The owner's a friend of theirs -
he'll lend it willingly enough.

So the disciples are sent off to borrow the donkey,
and, back they come with it, colt duly at foot.
And anxious owner, too, who doesn't mind lending it,
but wants to go with it.

Jesus climbs on.
Hmmm -
his feet nearly touch the ground.
Just as well, perhaps -
it doesn't feel very steady.
The mare shifts, uneasily.
This isn't her usual rider.
But she trusts Jesus, instinctively,
and lets him feel comfortable with her.

And so they set off.
A strange procession.
Jesus, on the donkey
and the disciples and followers on foot beside him.
Almost a young procession, really.
There's James and John,
Peter and Andrew,
all of the Twelve -
even Judas, looking sulky.
He still hasn't forgiven Jesus for snubbing him like that last night
when he pointed out - mildly -
that Mary shouldn't have wasted the nard like that.
Mary and Martha and Lazarus are there, too,
and the donkey's owner and his daughter.
Quite a procession.

And there are other groups of pilgrims going to Jerusalem for the festival.
Others on the road.
And somehow, nobody quite knows how,
they join up with Jesus' group.
Many of them have heard of him -
some have even heard him speak.

A group of boys rushes on ahead,
down into Jerusalem,
to announce that Jesus is coming!
The people, mostly holidaymakers,
come out to have a look.
Yes, that's him, over there, look -
yes, the one on a donkey!
Some say he's the Messiah, or a prophet.
Maybe he is.
Why not?
It is Passover, after all.

Who started the cheering?
Nobody knows.
Maybe it was one of the Twelve,
maybe even Peter.
Or maybe a child in the crowd.
But the cheers increase in volume.
Hosanna to the Son of David!"
"Blessed is he who comes in the Name of the Lord."
"Hosanna in the Highest."
And they throw their cloaks into the road for the donkey to walk on.
And they tear branches off the trees to help line the route.

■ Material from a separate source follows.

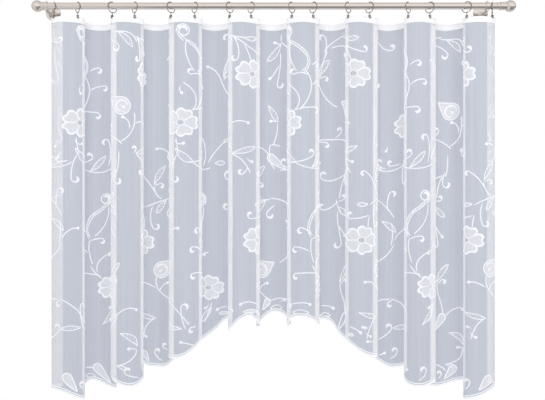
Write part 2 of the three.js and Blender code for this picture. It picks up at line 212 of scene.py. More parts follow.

Now they are approaching Jerusalem.
The pilgrims and holidaymakers are still cheering.
It's a day for rejoicing, after all.
The end of the journey is in sight.
The pilgrims have been travelling for days, some of them,
ad are looking forward to getting to the inns and relaxing.
Some of them will be meeting family they haven't seen for some years.
So it's easy to cheer.
Its easy to throw your cloak in the road for the donkey to tread on.
It's easy to be carried along with the crowd.

But Jesus knows that this visit to Jerusalem will be his last.
He will not leave the city.
This crowd, which is cheering him today,
will be baying for his blood at the end of the week.
Without noticing the contradiction.

The disciples are relaxed, enjoying the attention.
But underneath there are shadows.
They know they are in danger.
They know that Jesus is convinced he will be killed,
yet has insisted on going to Jerusalem anyway.

But for now, as they enter the city, they are relaxed and amused.
Let us leave them like that,
for the storm clouds are gathering,
and they will not disperse until the day of Resurrection.